Electronic modulation and surface reconstruction of cactus-like CoB2O4@FeOOH heterojunctions for synergistically triggering oxygen evolution reactions

Cactus-like heterojunctions with FeOOH nanosheets wrapped on CoB2O4 nanorods/nickel foam-(CoB2O4@FeOOH/NF) were fabricated by a hydrothermal and an electrodeposition strategy for OER processes.
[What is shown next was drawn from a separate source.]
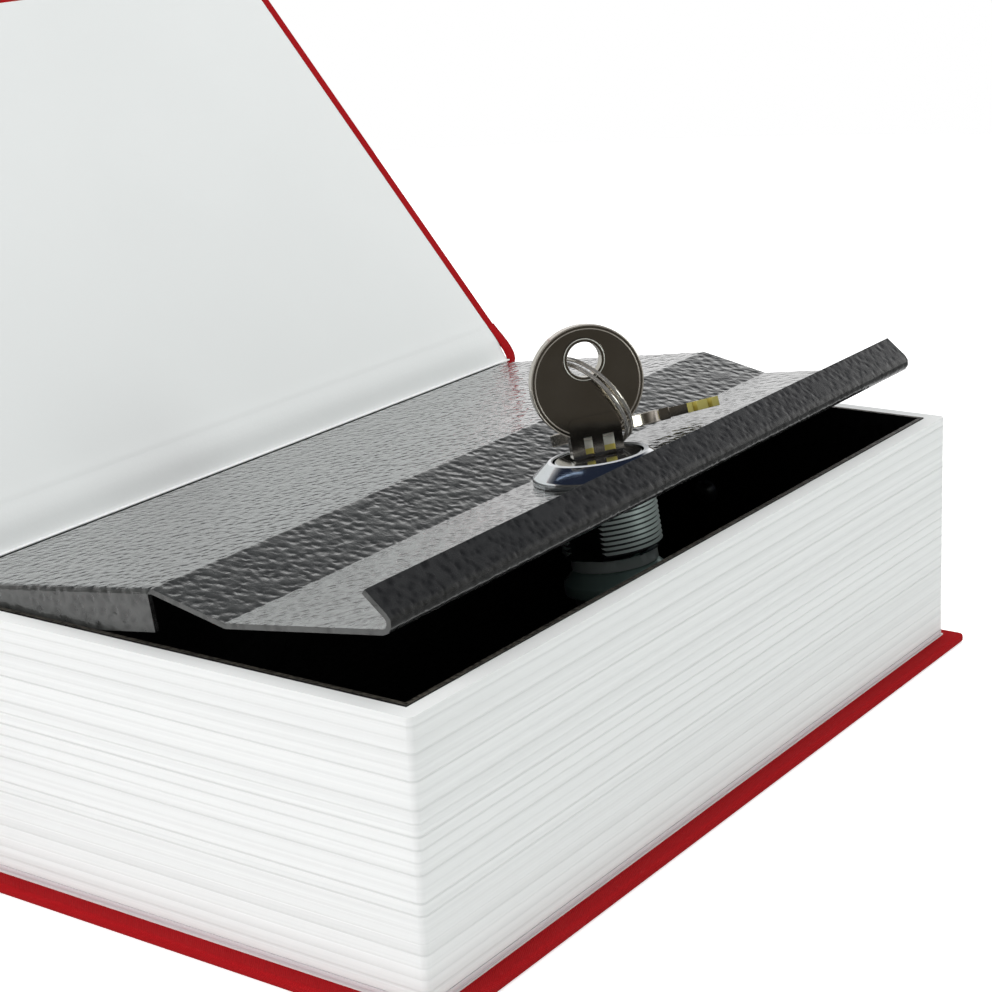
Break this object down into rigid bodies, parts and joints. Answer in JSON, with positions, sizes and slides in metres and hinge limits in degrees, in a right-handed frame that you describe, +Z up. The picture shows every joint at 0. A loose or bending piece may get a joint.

Benefiting from the cactus-like architecture for fast mass transfer and more accessible active sites, and strong synergistic effects induced by the formation of Fe-B bond for optimizing electrical conductivity, as well as facilitating the generation of CoOOH unveiled by in situ UV-vis measurement during the OER process, CoB2O4@FeOOH/NF shows superior OER performance with a low overpotential of 255 mV at 100 mA cm(-2), and robust stability for 100 h at 100 mA cm(-2). The two-electrode alkaline electrolyzer (CoB2O4@FeOOH/NF||Pt/C/NF) using CoB2O4@FeOOH/NF as the anode requires a low cell voltage of 1.576 V at 100 mA cm(-2) for driving water splitting, and maintains steadily for 125 h without attenuation at 300 mA cm(-2). This work provides insights into the roles of interfacial engineering by constructing heterojunctions of FeOOH and transition metal borate to design high-performance electrocatalysts for OERs.